== Recorded information

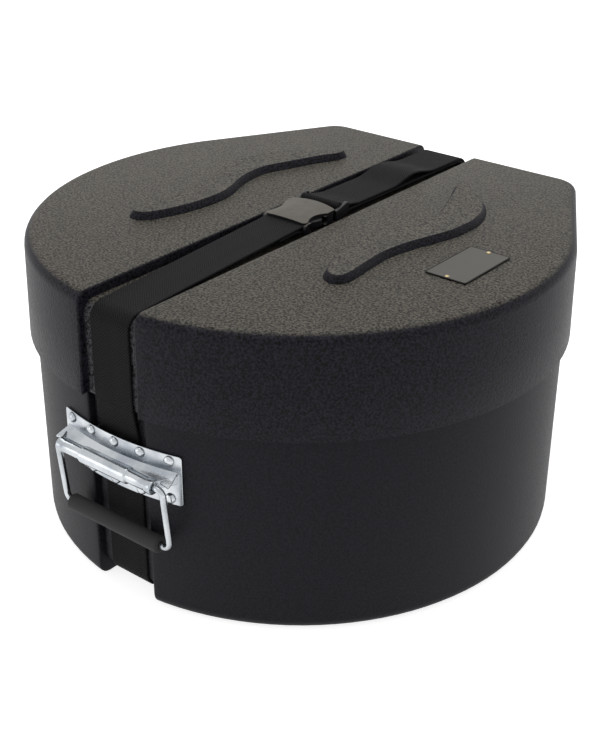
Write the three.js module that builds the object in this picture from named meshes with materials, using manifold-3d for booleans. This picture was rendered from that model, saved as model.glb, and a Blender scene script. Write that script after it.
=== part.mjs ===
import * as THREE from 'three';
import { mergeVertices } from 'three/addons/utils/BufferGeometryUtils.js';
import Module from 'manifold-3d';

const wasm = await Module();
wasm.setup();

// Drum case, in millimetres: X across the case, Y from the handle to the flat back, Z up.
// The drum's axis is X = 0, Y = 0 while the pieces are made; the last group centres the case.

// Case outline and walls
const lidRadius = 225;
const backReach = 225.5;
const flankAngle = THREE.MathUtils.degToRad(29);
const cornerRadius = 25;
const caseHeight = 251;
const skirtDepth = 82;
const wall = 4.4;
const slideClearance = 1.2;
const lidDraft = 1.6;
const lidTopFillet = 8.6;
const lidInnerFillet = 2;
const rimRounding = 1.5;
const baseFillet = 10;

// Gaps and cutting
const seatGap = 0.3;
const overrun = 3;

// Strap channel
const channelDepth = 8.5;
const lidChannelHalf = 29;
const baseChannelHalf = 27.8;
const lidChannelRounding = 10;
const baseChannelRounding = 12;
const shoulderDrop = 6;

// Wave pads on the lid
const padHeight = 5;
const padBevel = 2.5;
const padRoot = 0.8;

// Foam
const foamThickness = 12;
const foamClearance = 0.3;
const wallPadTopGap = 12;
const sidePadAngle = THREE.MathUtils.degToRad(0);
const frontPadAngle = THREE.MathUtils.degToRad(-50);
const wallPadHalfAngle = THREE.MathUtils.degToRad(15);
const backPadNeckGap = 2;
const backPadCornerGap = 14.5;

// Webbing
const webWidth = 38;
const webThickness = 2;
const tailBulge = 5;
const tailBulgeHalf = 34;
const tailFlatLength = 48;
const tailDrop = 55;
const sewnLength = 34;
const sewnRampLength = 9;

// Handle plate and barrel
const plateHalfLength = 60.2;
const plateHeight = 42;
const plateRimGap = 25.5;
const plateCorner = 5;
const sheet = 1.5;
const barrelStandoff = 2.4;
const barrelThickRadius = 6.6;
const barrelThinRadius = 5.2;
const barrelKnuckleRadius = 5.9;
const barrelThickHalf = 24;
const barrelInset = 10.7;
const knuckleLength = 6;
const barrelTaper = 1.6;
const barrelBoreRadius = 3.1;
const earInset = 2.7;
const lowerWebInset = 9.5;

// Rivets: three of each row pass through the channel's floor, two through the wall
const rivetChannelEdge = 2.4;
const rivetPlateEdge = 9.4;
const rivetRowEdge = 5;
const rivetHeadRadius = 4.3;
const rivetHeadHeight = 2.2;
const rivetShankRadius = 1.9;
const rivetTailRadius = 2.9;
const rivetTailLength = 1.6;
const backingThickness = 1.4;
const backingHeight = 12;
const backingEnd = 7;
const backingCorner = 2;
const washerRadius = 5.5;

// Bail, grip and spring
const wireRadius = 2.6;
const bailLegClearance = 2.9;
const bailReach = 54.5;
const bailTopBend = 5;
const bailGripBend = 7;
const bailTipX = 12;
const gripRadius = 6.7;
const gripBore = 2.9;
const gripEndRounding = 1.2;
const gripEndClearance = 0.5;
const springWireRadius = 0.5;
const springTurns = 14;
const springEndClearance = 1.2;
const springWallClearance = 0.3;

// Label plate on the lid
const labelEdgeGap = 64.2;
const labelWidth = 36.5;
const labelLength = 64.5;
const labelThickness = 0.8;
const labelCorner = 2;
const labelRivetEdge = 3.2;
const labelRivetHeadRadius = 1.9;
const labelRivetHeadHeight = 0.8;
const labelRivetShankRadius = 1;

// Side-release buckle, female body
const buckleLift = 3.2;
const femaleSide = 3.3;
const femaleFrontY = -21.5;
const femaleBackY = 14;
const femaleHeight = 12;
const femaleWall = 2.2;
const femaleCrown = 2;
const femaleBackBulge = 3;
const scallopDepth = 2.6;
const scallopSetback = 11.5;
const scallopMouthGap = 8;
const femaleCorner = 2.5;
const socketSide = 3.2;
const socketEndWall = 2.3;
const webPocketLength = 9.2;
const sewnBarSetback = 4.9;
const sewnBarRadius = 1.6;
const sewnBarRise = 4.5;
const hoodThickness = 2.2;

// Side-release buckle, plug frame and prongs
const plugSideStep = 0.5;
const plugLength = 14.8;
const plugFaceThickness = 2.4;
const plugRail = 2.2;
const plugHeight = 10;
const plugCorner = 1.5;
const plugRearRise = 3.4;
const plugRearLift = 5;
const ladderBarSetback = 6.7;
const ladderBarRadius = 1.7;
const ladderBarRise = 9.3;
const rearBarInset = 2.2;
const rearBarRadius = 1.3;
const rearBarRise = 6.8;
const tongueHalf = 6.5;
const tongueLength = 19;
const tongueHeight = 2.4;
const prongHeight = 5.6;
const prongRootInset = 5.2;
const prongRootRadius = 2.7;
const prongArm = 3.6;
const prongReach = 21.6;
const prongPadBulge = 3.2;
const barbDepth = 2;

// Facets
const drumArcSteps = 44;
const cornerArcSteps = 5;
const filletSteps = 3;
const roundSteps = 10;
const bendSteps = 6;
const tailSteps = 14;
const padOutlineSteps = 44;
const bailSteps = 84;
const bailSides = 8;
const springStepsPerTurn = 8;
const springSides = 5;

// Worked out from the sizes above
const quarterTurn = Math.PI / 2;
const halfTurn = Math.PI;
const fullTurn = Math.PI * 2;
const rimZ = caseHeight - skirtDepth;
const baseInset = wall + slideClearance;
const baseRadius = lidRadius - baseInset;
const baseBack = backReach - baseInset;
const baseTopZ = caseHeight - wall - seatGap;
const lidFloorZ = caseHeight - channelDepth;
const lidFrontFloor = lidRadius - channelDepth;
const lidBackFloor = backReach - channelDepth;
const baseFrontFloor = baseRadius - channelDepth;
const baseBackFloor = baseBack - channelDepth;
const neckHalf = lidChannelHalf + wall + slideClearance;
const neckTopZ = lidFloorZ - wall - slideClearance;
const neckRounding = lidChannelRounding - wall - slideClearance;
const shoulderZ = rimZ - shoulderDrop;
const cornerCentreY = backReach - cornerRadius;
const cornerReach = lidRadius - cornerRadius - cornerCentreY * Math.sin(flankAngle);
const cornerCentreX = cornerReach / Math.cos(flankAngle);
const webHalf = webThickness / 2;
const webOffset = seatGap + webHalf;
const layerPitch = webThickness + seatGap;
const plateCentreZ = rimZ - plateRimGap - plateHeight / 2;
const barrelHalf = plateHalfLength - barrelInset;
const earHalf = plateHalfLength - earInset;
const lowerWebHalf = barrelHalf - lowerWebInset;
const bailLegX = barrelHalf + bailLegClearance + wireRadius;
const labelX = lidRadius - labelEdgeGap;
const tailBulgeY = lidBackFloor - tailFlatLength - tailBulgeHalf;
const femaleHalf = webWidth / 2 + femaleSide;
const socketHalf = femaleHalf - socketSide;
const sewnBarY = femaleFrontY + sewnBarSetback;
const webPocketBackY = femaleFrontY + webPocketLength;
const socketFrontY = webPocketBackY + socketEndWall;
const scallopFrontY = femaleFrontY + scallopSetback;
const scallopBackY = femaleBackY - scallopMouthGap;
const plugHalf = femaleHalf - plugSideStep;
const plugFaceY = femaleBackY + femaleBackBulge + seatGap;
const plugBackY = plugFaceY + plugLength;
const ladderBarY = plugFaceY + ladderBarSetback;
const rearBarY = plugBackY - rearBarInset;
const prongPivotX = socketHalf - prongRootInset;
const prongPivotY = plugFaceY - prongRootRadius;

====

*Problem requirements*: Extract the first line above and each line after it up to and including the one with "const padRoot = 0.8;", please, exactly and with nothing else.

*Finished task*:
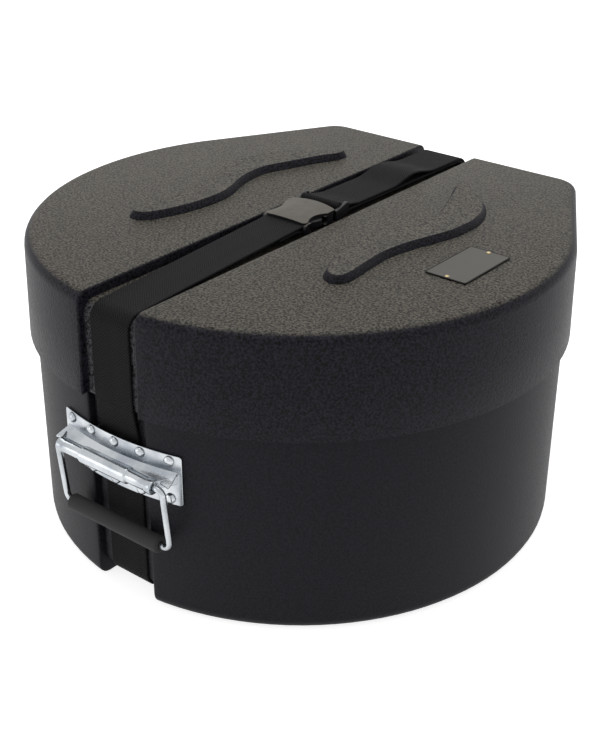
Write the three.js module that builds the object in this picture from named meshes with materials, using manifold-3d for booleans. This picture was rendered from that model, saved as model.glb, and a Blender scene script. Write that script after it.
=== part.mjs ===
import * as THREE from 'three';
import { mergeVertices } from 'three/addons/utils/BufferGeometryUtils.js';
import Module from 'manifold-3d';

const wasm = await Module();
wasm.setup();

// Drum case, in millimetres: X across the case, Y from the handle to the flat back, Z up.
// The drum's axis is X = 0, Y = 0 while the pieces are made; the last group centres the case.

// Case outline and walls
const lidRadius = 225;
const backReach = 225.5;
const flankAngle = THREE.MathUtils.degToRad(29);
const cornerRadius = 25;
const caseHeight = 251;
const skirtDepth = 82;
const wall = 4.4;
const slideClearance = 1.2;
const lidDraft = 1.6;
const lidTopFillet = 8.6;
const lidInnerFillet = 2;
const rimRounding = 1.5;
const baseFillet = 10;

// Gaps and cutting
const seatGap = 0.3;
const overrun = 3;

// Strap channel
const channelDepth = 8.5;
const lidChannelHalf = 29;
const baseChannelHalf = 27.8;
const lidChannelRounding = 10;
const baseChannelRounding = 12;
const shoulderDrop = 6;

// Wave pads on the lid
const padHeight = 5;
const padBevel = 2.5;
const padRoot = 0.8;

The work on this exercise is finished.